For the material that follows, return exactly the lines from the one with "BUTTON_CORD_DIAMETER, BUTTON_CORD_DIAMETER), paleCord);" through the one with "bpy.data.objects.remove(obj)", both ends included.

— BEGIN EXTRACTED INFORMATION —

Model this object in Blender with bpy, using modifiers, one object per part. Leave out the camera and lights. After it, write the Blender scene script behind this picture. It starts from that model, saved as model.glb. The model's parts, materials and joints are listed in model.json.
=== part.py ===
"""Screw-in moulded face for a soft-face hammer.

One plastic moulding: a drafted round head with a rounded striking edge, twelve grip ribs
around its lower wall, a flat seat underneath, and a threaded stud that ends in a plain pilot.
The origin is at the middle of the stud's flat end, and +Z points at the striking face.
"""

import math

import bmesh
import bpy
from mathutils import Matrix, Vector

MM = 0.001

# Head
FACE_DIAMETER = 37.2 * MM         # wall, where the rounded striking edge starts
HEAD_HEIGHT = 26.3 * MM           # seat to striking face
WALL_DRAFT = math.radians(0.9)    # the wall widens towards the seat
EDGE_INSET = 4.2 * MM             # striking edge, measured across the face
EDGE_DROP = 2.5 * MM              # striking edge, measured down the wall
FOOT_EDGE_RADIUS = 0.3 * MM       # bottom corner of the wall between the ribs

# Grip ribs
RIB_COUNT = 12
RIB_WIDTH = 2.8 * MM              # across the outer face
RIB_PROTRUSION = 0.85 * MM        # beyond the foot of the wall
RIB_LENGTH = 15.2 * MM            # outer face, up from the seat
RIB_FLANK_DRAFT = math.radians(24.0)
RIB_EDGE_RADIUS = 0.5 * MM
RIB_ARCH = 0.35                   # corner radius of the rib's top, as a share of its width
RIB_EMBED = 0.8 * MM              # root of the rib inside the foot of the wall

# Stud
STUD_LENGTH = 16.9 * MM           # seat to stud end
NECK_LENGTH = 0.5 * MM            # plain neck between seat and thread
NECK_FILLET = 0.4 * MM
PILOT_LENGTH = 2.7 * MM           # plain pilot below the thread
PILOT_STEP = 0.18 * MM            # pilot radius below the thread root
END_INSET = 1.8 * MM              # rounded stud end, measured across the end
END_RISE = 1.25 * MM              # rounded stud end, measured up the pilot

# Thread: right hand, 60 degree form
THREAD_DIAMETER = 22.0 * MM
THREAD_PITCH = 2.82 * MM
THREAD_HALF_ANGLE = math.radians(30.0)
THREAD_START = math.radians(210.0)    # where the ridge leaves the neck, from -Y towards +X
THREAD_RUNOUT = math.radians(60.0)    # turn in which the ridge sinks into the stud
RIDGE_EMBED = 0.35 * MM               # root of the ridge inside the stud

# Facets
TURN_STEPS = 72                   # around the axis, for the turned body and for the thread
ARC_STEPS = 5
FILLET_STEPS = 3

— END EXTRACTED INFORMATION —
— BEGIN EXTRACTED INFORMATION —

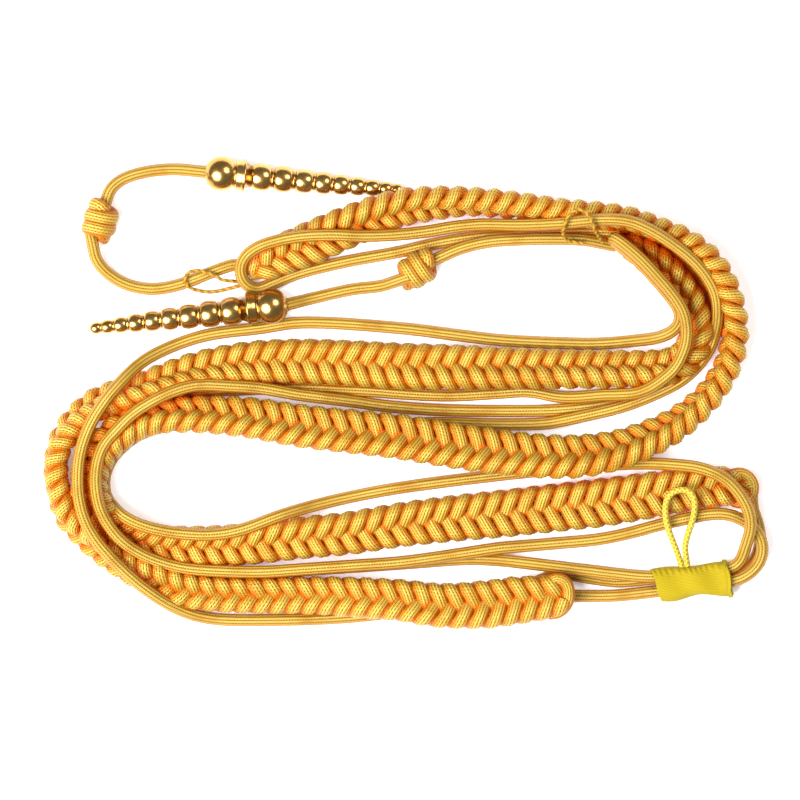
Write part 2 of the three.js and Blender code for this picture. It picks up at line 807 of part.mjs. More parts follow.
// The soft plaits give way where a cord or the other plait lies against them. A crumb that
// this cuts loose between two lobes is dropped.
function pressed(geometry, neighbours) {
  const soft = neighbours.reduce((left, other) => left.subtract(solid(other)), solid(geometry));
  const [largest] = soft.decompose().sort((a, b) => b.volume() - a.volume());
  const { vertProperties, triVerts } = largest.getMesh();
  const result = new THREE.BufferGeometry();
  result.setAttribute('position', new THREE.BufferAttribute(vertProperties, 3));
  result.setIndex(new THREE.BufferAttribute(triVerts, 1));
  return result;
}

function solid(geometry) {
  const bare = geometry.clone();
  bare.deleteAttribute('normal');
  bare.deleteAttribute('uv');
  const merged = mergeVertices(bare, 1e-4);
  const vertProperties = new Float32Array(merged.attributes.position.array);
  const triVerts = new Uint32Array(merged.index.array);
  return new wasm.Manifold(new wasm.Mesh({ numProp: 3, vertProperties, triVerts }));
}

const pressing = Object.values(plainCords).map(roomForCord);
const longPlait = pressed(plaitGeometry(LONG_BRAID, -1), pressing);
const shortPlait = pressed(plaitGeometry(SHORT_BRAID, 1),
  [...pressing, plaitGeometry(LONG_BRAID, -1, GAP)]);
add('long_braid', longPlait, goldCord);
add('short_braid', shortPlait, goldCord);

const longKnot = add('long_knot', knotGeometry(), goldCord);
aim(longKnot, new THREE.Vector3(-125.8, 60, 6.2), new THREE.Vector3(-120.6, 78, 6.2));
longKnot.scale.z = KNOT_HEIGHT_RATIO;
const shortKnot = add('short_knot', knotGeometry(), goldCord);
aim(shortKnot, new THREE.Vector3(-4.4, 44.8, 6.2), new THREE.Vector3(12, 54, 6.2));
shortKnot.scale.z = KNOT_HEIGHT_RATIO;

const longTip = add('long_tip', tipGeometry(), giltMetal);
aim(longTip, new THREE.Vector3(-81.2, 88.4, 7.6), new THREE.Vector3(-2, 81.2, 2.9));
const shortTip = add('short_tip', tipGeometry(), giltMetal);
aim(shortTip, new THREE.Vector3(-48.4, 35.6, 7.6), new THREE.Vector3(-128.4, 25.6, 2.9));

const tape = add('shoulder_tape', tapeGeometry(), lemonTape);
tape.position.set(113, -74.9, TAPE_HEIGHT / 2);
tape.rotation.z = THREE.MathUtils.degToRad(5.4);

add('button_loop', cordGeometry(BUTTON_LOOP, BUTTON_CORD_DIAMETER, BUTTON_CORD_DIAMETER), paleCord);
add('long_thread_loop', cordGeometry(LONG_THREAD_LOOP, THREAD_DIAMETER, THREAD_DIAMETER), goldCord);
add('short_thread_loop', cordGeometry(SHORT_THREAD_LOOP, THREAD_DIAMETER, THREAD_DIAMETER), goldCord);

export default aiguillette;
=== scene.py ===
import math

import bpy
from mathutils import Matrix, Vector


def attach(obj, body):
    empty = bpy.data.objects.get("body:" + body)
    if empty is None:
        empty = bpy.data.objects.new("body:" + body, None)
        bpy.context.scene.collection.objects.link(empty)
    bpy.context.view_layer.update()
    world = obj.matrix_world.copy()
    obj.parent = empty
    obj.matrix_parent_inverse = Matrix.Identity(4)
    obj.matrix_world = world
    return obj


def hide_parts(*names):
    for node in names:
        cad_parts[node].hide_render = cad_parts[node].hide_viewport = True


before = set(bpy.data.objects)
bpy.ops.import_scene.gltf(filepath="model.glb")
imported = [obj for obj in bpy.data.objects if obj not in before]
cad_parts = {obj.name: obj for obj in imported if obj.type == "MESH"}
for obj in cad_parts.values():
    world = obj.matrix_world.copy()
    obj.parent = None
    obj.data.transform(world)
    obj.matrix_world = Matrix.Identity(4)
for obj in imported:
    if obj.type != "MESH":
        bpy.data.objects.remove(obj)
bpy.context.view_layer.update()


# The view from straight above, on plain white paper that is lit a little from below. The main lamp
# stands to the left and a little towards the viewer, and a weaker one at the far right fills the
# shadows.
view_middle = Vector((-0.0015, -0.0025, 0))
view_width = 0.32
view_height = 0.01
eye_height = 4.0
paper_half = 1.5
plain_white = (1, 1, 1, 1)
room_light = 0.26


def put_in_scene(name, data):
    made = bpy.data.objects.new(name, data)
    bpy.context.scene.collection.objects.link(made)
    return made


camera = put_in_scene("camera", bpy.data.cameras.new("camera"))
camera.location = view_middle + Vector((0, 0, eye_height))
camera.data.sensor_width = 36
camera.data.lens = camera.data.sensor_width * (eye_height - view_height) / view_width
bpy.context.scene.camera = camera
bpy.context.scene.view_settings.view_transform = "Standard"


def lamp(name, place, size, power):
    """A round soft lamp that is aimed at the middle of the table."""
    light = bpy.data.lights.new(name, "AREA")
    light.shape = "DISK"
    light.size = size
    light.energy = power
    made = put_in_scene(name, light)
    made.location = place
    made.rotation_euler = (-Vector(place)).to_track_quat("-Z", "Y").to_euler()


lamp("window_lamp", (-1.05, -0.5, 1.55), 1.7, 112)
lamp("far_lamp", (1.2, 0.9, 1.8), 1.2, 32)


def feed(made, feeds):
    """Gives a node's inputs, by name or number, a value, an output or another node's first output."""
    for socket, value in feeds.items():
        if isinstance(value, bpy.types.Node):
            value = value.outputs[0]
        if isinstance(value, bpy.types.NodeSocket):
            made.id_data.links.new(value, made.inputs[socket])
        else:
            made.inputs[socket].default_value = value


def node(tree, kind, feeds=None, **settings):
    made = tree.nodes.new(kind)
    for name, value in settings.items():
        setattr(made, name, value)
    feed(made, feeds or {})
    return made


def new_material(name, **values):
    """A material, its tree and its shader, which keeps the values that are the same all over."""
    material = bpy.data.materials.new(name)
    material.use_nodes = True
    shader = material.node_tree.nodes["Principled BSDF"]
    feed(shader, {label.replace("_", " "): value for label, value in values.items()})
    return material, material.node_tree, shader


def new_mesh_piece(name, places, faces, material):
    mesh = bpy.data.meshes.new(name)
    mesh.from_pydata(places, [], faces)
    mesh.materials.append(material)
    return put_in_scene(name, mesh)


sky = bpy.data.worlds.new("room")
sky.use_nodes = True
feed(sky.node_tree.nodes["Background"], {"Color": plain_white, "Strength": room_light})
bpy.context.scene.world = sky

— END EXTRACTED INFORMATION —

== RIGHT ANSWER ==
add('button_loop', cordGeometry(BUTTON_LOOP, BUTTON_CORD_DIAMETER, BUTTON_CORD_DIAMETER), paleCord);
add('long_thread_loop', cordGeometry(LONG_THREAD_LOOP, THREAD_DIAMETER, THREAD_DIAMETER), goldCord);
add('short_thread_loop', cordGeometry(SHORT_THREAD_LOOP, THREAD_DIAMETER, THREAD_DIAMETER), goldCord);

export default aiguillette;
=== scene.py ===
import math

import bpy
from mathutils import Matrix, Vector


def attach(obj, body):
    empty = bpy.data.objects.get("body:" + body)
    if empty is None:
        empty = bpy.data.objects.new("body:" + body, None)
        bpy.context.scene.collection.objects.link(empty)
    bpy.context.view_layer.update()
    world = obj.matrix_world.copy()
    obj.parent = empty
    obj.matrix_parent_inverse = Matrix.Identity(4)
    obj.matrix_world = world
    return obj


def hide_parts(*names):
    for node in names:
        cad_parts[node].hide_render = cad_parts[node].hide_viewport = True


before = set(bpy.data.objects)
bpy.ops.import_scene.gltf(filepath="model.glb")
imported = [obj for obj in bpy.data.objects if obj not in before]
cad_parts = {obj.name: obj for obj in imported if obj.type == "MESH"}
for obj in cad_parts.values():
    world = obj.matrix_world.copy()
    obj.parent = None
    obj.data.transform(world)
    obj.matrix_world = Matrix.Identity(4)
for obj in imported:
    if obj.type != "MESH":
        bpy.data.objects.remove(obj)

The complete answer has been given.